Current Insights On Treating Ankle Fractures In Patients With Diabetes
Recognizing that ankle fractures in patients with diabetes can lead to potentially dire complications, these authors discuss keys to treatment that can reduce risks and improve outcomes.
Ankle fractures in patients with diabetes present challenges in operative and non-operative management. Complications arising from diabetes and its comorbidities such as neuropathy and vasculopathy are compounded by healing and rehabilitation problems that occur more often in patients with diabetes than those without diabetes.
These chronic issues stay at bay until acute trauma occurs and brings them to the forefront. An ankle fracture in a patient with diabetes can lead to an increased risk of infection, malunion, delayed union, nonunion, Charcot arthropathy, and impaired wound healing. These multiple risks can turn what at first glance appears to be a routine ankle fracture into a difficult case requiring additional strategies to avoid limb loss. It is important to understand the complications that can arise in patients with diabetes who experience ankle fractures. In a limb-threatening scenario, it is also critical to be aware of the treatment options available.
According to the Centers for Disease Control and Prevention in 2010, 25.8 million people (8.3 percent of the population) in the United States had diabetes.1 Among U.S. residents 65 years of age and older, 10.9 million (26.9 percent of the population) had diabetes. Additionally, about 1.9 million people 20 years of age or older in the United States were newly diagnosed with diabetes in 2010.
A review of more than 160,000 study patients treated for ankle fractures from 1988 through 2000 showed that 5.71 percent of the patients had diabetes.2 Those with diabetes had a greater overall percentage of in-hospital mortality, postoperative complications, length of hospital stay and non-routine discharge. Many other studies have demonstrated an increased rate of complications in patients with diabetes and ankle fractures including impaired wound healing, infection, impaired fracture healing, loss of reduction, hardware failure and Charcot arthropathy.3-9
What The Literature Reveals About Ankle Fractures In Patients With Diabetes
Many authors have published articles about the incidence and types of complications of ankle fractures in patients with diabetes. These studies reflect the fact that patients with diabetes have an increased risk of complications associated with ankle fractures in comparison to those without diabetes.10,11 Possible complications in this setting include infection, malunion, delayed union, nonunion, Charcot arthropathy; all which typically need further surgical intervention or amputation.
When it comes to surgical treatment for ankle fractures in patients with diabetes, a study by Blotter and colleagues showed the relative risk for complications was 2.76 times greater in this group in comparison to their control group.4 Jones and coworkers performed a retrospective study comparing 42 patients with diabetes with controls matched for age, sex, fracture type and treatment method.10 They found that 31 percent of patients with diabetes, in comparison with 17 percent of patients without diabetes, developed complications after experiencing closed ankle fractures.
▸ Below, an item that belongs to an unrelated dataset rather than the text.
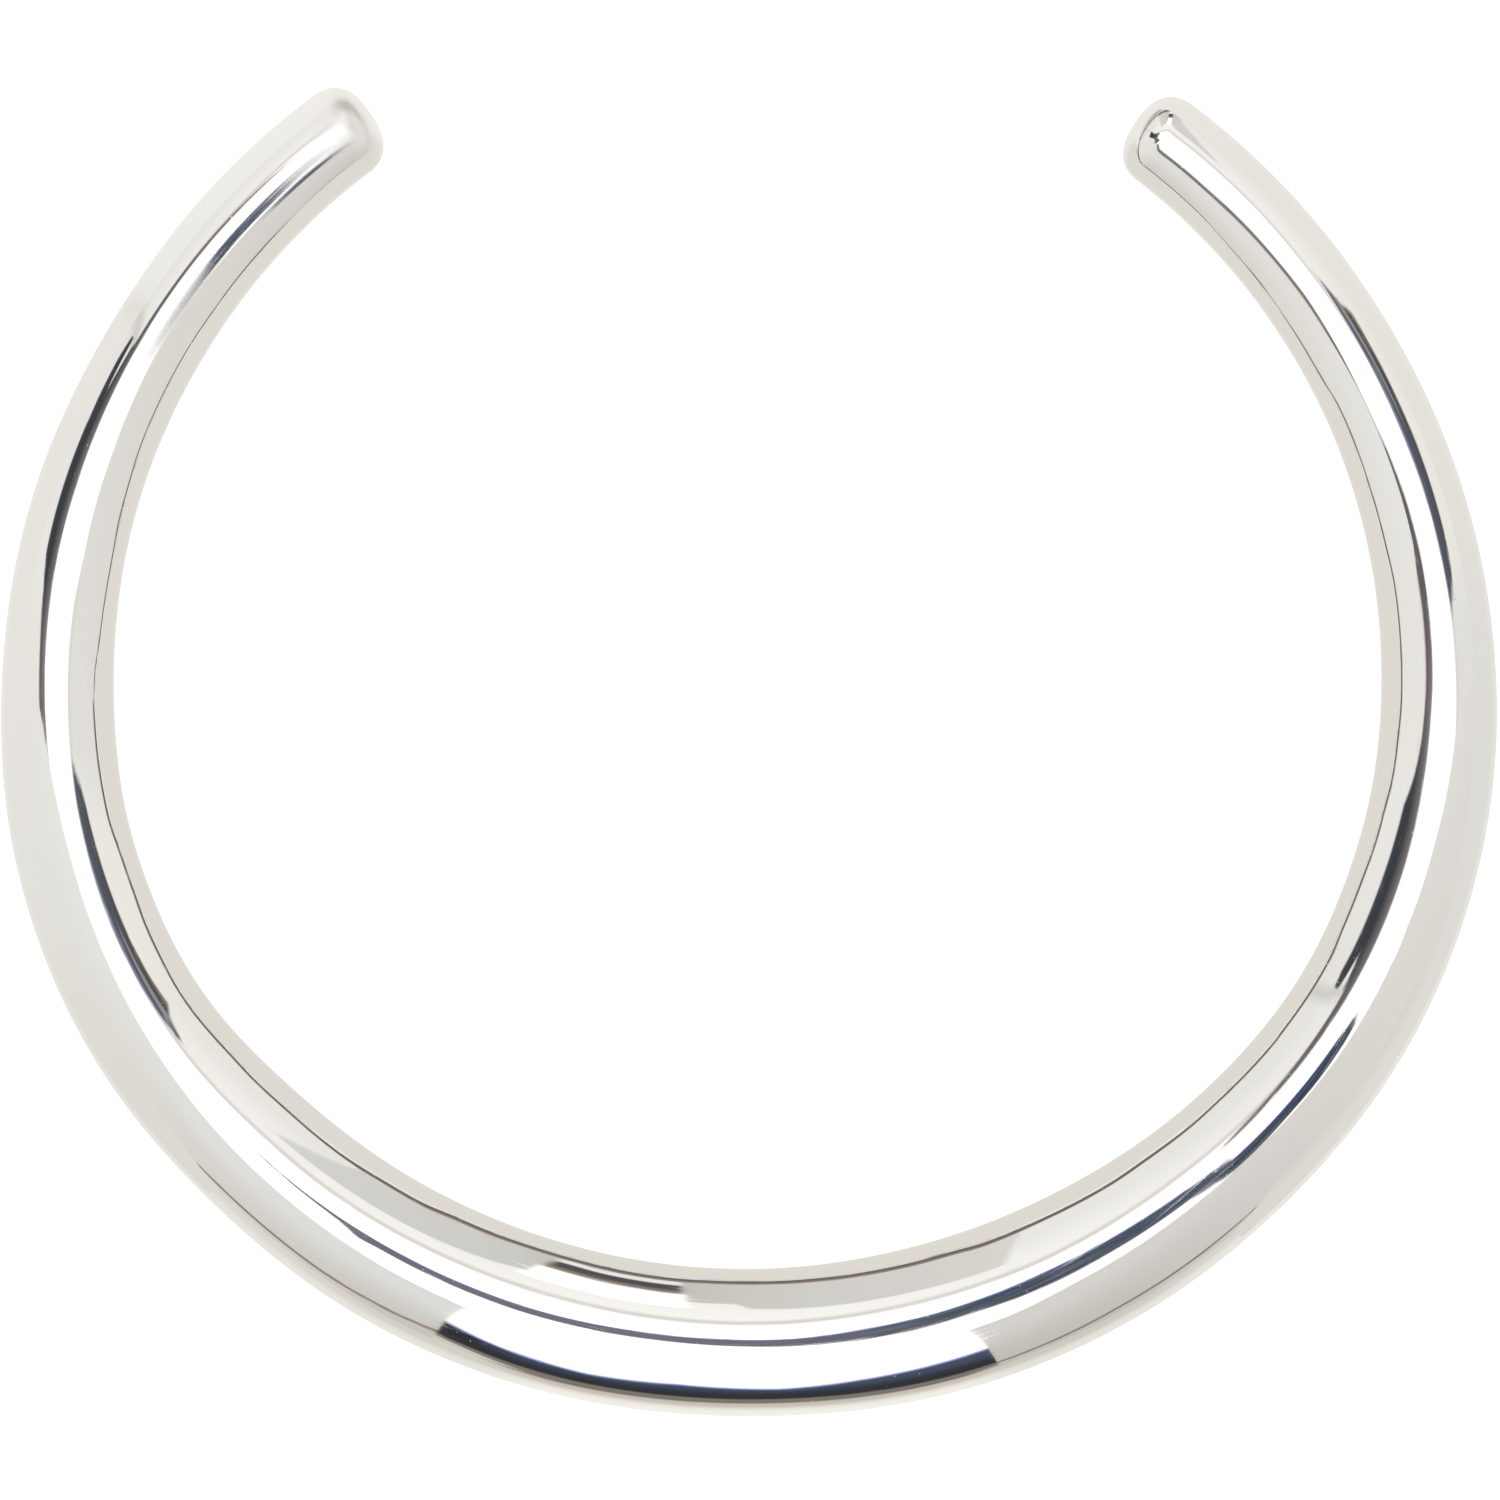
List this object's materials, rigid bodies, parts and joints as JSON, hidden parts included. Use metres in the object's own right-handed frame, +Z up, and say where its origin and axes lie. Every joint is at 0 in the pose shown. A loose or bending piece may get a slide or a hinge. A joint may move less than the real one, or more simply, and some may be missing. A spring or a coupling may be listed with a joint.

In another retrospective study, Costigan and colleagues evaluated the outcome of 84 patients with diabetes who received open reduction internal fixation (ORIF) for their ankle fractures.11 Twelve patients (14 percent) developed infections with two of those patients having both infection and Charcot changes. Several patient variables were also present. In this study, peripheral neuropathy and vasculopathy were associated with an increased risk in complications.